[Data segment]
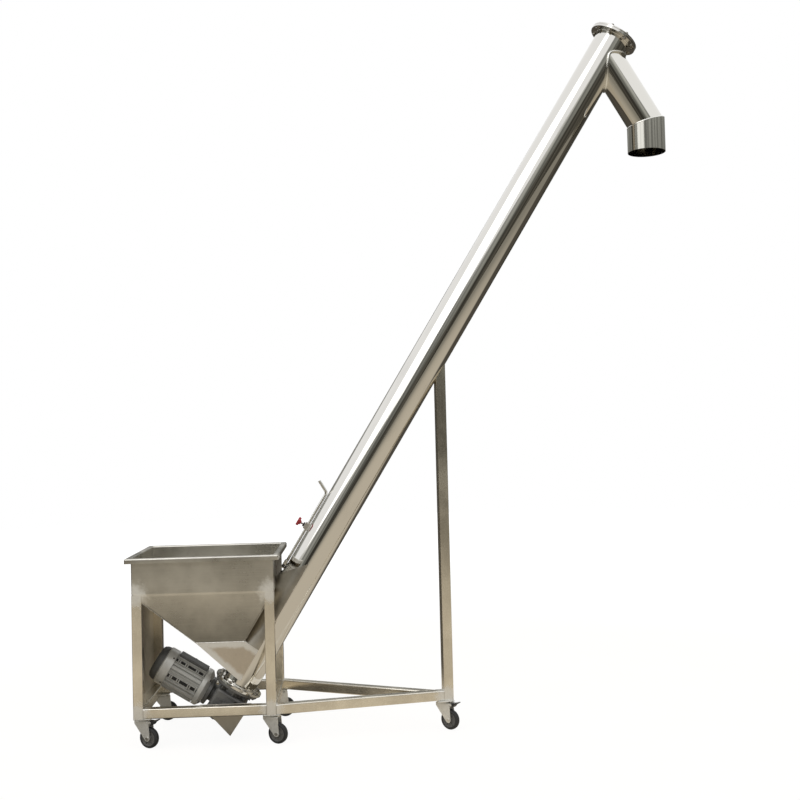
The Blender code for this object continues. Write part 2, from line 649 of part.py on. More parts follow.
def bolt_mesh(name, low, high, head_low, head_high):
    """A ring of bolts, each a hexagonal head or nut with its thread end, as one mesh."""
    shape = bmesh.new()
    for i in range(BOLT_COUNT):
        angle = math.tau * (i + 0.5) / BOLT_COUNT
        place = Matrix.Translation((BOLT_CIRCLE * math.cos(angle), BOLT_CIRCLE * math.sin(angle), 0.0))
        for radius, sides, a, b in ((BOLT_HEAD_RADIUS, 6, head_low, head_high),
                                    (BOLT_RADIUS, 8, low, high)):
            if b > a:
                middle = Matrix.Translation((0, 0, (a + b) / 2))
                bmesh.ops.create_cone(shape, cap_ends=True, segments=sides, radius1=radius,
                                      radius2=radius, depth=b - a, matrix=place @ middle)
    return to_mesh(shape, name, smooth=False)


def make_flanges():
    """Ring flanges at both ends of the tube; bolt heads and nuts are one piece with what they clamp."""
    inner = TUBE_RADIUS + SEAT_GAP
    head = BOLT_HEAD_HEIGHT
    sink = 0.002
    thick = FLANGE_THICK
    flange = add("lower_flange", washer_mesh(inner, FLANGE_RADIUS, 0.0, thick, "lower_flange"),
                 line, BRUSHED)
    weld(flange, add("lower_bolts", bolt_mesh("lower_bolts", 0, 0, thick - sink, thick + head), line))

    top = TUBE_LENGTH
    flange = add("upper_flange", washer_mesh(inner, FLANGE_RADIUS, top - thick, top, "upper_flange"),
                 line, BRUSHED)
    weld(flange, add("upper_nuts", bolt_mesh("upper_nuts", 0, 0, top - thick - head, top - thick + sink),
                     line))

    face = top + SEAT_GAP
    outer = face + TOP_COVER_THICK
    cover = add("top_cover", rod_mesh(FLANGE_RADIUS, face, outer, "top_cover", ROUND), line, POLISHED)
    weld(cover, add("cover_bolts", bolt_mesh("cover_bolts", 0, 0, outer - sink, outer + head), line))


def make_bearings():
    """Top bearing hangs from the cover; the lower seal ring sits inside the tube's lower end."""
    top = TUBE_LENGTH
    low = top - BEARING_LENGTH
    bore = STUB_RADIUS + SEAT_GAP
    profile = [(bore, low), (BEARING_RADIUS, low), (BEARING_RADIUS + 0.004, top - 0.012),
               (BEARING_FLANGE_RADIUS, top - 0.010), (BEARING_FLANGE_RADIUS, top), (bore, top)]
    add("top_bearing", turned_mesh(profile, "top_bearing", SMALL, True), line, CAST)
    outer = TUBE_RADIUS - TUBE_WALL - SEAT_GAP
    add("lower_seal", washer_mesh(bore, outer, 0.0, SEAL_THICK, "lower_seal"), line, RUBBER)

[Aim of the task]
Reproduce every line of the listing above in which the string "from" appears.

[Output of the exercise]
The Blender code for this object continues. Write part 2, from line 649 of part.py on. More parts follow.
    """Top bearing hangs from the cover; the lower seal ring sits inside the tube's lower end."""